## Records supplied
☆ ☆ ☆

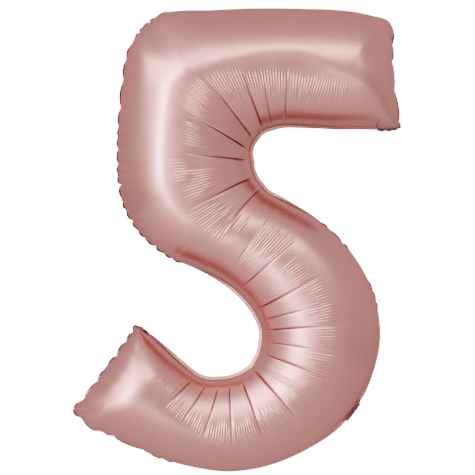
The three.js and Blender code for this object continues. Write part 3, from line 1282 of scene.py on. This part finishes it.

☆ ☆ ☆

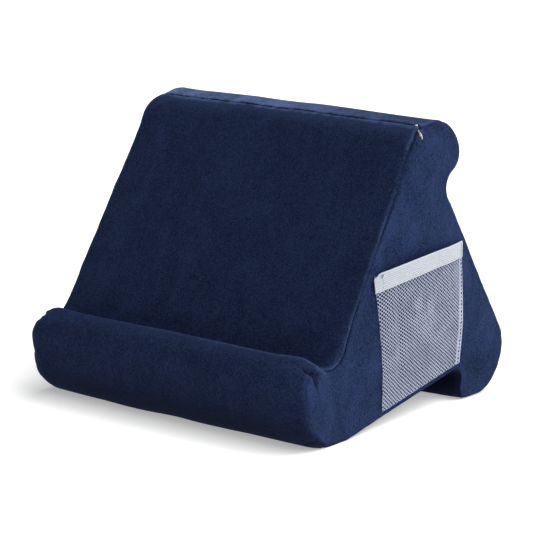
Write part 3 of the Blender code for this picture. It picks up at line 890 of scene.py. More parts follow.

☆ ☆ ☆

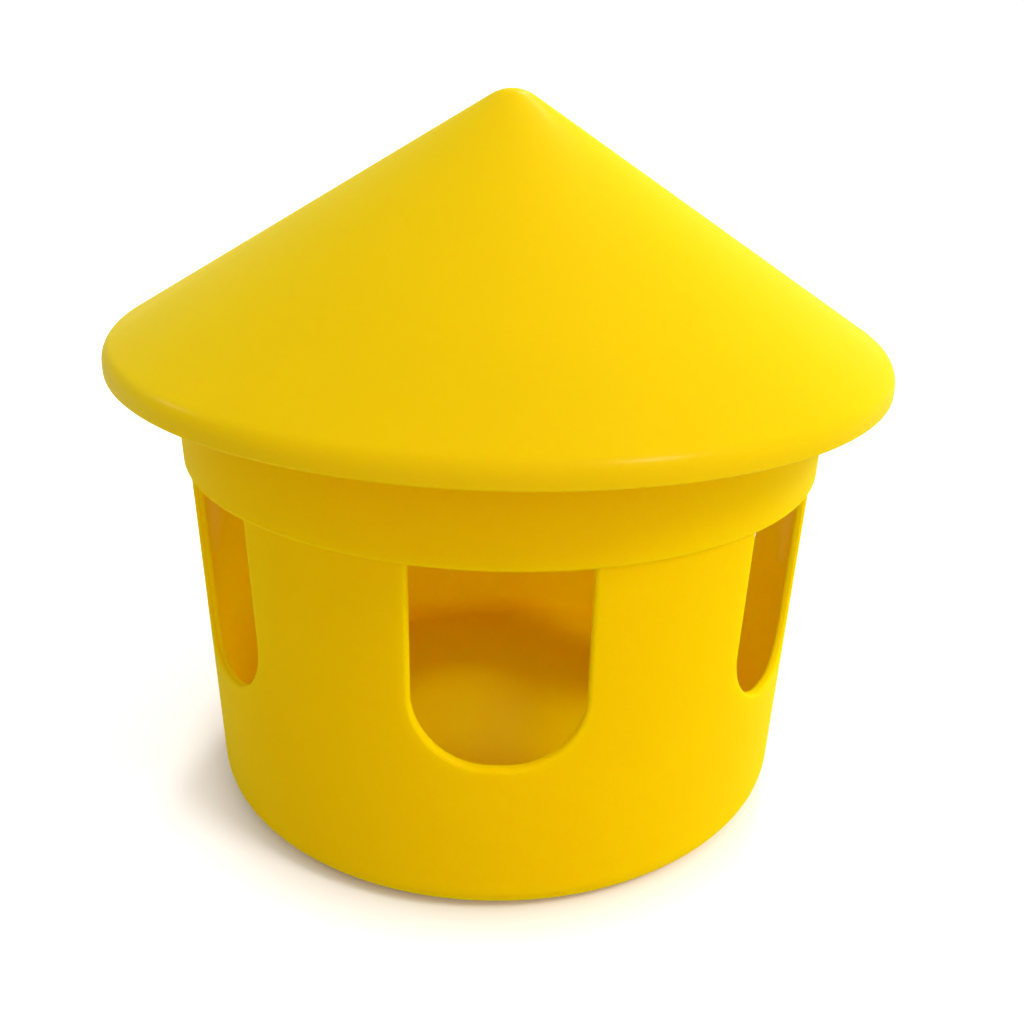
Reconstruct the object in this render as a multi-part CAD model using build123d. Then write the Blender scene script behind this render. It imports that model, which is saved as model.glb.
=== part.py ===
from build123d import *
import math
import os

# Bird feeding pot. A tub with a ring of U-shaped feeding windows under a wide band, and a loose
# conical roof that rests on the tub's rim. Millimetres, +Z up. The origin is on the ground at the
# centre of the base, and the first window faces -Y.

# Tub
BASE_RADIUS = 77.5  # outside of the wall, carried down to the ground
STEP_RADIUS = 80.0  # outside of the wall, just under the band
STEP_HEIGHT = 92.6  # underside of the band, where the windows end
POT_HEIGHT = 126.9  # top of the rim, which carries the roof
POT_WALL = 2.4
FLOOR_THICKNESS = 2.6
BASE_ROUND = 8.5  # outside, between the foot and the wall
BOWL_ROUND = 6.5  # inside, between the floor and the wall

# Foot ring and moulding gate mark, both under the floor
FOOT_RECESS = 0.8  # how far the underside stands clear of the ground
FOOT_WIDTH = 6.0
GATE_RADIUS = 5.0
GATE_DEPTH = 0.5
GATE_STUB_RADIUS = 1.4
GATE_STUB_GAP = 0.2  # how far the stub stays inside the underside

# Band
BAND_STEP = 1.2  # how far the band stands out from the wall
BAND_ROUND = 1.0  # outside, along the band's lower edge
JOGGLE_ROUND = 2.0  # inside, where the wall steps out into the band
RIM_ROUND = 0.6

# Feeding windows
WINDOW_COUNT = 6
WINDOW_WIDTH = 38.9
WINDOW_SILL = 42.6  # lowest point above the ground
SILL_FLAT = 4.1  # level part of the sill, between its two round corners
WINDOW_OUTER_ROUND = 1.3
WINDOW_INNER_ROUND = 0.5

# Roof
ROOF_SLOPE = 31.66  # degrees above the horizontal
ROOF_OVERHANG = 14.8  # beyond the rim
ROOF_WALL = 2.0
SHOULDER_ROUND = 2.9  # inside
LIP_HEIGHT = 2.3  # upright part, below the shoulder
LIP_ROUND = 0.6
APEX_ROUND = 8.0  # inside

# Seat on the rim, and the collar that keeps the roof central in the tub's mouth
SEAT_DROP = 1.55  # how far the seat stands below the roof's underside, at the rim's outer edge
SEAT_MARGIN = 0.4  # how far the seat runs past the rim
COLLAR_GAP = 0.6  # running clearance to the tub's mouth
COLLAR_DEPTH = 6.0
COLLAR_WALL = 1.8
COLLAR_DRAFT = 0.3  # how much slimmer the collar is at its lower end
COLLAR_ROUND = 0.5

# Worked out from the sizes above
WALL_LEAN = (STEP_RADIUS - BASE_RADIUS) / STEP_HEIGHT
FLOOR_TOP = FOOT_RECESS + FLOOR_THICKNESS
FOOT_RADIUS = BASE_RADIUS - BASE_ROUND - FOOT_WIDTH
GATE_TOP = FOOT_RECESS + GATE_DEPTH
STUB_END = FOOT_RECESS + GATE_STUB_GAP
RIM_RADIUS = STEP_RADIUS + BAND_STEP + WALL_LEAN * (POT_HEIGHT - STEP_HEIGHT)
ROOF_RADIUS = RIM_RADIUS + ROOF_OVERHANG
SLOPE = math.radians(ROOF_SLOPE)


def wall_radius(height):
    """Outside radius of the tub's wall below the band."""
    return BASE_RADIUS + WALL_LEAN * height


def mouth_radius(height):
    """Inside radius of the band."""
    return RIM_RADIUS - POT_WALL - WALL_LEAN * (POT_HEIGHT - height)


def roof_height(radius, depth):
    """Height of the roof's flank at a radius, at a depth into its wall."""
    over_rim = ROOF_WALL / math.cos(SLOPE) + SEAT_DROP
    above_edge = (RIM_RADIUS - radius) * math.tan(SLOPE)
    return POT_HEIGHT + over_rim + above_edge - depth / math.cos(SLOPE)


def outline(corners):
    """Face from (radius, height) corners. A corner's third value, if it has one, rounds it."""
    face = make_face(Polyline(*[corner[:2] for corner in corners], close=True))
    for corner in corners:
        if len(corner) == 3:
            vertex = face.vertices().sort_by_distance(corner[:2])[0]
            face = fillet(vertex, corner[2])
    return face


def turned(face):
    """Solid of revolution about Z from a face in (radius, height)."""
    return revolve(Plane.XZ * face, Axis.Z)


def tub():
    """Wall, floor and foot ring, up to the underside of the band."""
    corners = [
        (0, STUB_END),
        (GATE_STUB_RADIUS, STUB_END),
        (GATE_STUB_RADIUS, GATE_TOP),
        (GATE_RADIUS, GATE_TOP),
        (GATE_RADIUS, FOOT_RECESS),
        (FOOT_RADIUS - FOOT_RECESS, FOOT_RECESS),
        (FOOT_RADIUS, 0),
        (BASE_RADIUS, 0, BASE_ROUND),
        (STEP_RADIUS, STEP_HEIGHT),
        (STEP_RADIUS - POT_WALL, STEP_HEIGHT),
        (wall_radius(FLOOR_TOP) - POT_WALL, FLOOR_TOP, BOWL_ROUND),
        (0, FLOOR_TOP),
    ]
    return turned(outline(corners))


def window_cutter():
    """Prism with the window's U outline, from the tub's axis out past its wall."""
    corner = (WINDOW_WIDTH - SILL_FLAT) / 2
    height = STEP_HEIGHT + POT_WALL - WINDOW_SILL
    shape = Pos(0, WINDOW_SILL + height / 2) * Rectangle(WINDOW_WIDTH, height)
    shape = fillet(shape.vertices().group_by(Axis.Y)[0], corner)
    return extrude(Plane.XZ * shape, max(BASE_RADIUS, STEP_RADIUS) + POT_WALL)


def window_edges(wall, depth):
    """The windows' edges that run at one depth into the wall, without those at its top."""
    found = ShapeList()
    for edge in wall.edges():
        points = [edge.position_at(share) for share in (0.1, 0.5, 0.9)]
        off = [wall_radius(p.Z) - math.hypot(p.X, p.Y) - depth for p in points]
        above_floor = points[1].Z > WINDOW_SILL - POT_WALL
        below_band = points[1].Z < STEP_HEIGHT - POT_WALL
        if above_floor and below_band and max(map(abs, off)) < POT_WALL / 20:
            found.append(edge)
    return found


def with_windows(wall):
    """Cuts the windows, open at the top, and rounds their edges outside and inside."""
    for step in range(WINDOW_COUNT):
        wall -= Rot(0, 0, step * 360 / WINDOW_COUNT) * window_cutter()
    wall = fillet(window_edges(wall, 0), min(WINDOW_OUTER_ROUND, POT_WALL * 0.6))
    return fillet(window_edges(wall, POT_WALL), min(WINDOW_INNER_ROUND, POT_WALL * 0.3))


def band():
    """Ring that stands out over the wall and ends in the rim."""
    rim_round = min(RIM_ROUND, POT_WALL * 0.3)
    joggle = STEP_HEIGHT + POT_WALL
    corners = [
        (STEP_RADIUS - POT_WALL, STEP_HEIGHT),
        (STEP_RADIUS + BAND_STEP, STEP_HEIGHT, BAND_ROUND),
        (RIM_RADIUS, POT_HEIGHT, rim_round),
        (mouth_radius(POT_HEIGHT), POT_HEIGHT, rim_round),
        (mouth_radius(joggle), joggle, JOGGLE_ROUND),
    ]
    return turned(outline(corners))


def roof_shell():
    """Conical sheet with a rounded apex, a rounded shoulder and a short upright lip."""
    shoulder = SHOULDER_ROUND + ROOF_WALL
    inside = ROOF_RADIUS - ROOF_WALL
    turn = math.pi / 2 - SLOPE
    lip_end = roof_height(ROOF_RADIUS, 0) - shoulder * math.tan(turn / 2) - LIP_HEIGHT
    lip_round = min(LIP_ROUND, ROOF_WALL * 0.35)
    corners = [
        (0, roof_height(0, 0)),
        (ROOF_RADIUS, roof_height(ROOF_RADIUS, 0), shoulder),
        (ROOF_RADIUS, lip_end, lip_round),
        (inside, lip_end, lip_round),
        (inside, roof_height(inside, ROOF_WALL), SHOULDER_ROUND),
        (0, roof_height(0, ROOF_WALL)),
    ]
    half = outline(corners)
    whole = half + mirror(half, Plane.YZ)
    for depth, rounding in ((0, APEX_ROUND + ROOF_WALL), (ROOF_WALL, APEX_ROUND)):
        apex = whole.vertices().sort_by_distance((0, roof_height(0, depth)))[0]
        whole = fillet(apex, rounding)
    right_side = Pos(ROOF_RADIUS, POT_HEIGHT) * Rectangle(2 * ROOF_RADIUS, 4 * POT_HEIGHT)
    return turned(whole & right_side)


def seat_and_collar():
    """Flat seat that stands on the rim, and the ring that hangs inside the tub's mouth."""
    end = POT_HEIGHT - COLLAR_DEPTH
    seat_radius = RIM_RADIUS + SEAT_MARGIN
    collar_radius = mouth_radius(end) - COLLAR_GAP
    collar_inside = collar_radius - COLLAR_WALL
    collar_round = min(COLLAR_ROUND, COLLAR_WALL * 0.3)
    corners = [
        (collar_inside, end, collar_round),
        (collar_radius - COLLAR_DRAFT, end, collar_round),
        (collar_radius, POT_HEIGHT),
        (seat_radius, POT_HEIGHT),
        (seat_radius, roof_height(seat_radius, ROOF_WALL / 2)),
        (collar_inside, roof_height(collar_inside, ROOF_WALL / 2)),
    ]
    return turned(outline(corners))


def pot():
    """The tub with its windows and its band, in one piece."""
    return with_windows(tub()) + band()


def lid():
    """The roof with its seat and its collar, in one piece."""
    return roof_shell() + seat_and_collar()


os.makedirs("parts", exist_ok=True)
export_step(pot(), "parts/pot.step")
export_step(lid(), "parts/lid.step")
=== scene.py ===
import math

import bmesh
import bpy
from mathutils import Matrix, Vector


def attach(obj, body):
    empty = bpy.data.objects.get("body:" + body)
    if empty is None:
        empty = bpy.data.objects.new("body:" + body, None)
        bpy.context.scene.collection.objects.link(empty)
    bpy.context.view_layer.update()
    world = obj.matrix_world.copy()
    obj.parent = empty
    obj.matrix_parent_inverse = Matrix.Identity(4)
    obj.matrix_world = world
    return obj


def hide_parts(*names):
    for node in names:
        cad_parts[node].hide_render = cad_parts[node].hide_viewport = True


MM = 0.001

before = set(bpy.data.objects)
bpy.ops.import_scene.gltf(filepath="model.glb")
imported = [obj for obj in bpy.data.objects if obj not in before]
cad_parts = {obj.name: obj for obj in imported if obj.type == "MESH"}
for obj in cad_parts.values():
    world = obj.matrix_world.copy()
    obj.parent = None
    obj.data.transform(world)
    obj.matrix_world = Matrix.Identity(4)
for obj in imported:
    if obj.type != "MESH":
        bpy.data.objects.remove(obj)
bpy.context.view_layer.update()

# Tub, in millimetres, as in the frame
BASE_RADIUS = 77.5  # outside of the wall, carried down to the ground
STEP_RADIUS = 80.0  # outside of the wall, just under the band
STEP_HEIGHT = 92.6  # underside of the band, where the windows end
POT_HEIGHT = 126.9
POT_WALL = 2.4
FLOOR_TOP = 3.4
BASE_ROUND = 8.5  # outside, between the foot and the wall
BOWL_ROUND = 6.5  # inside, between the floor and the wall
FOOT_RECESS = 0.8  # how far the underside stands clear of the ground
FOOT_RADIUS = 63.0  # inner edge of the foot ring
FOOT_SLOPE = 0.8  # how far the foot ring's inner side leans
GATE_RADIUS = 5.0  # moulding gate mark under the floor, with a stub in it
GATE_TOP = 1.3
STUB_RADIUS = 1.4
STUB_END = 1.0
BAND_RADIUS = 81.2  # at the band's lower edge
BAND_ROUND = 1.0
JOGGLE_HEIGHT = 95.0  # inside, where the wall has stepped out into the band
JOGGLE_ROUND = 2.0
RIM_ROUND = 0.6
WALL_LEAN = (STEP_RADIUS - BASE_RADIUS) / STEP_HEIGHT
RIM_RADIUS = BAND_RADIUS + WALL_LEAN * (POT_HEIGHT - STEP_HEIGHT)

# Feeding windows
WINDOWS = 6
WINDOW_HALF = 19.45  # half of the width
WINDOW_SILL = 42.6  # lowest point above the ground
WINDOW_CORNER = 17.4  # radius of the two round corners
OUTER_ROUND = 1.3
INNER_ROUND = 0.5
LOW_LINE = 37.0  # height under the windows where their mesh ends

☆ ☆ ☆

From the records above, retype only the lines starting at the line that contains "seat_radius = RIM_RADIUS + SEAT_MARGIN" and ending at the line that contains "in imported if", both included.

    seat_radius = RIM_RADIUS + SEAT_MARGIN
    collar_radius = mouth_radius(end) - COLLAR_GAP
    collar_inside = collar_radius - COLLAR_WALL
    collar_round = min(COLLAR_ROUND, COLLAR_WALL * 0.3)
    corners = [
        (collar_inside, end, collar_round),
        (collar_radius - COLLAR_DRAFT, end, collar_round),
        (collar_radius, POT_HEIGHT),
        (seat_radius, POT_HEIGHT),
        (seat_radius, roof_height(seat_radius, ROOF_WALL / 2)),
        (collar_inside, roof_height(collar_inside, ROOF_WALL / 2)),
    ]
    return turned(outline(corners))


def pot():
    """The tub with its windows and its band, in one piece."""
    return with_windows(tub()) + band()


def lid():
    """The roof with its seat and its collar, in one piece."""
    return roof_shell() + seat_and_collar()


os.makedirs("parts", exist_ok=True)
export_step(pot(), "parts/pot.step")
export_step(lid(), "parts/lid.step")
=== scene.py ===
import math

import bmesh
import bpy
from mathutils import Matrix, Vector


def attach(obj, body):
    empty = bpy.data.objects.get("body:" + body)
    if empty is None:
        empty = bpy.data.objects.new("body:" + body, None)
        bpy.context.scene.collection.objects.link(empty)
    bpy.context.view_layer.update()
    world = obj.matrix_world.copy()
    obj.parent = empty
    obj.matrix_parent_inverse = Matrix.Identity(4)
    obj.matrix_world = world
    return obj


def hide_parts(*names):
    for node in names:
        cad_parts[node].hide_render = cad_parts[node].hide_viewport = True


MM = 0.001

before = set(bpy.data.objects)
bpy.ops.import_scene.gltf(filepath="model.glb")
imported = [obj for obj in bpy.data.objects if obj not in before]
cad_parts = {obj.name: obj for obj in imported if obj.type == "MESH"}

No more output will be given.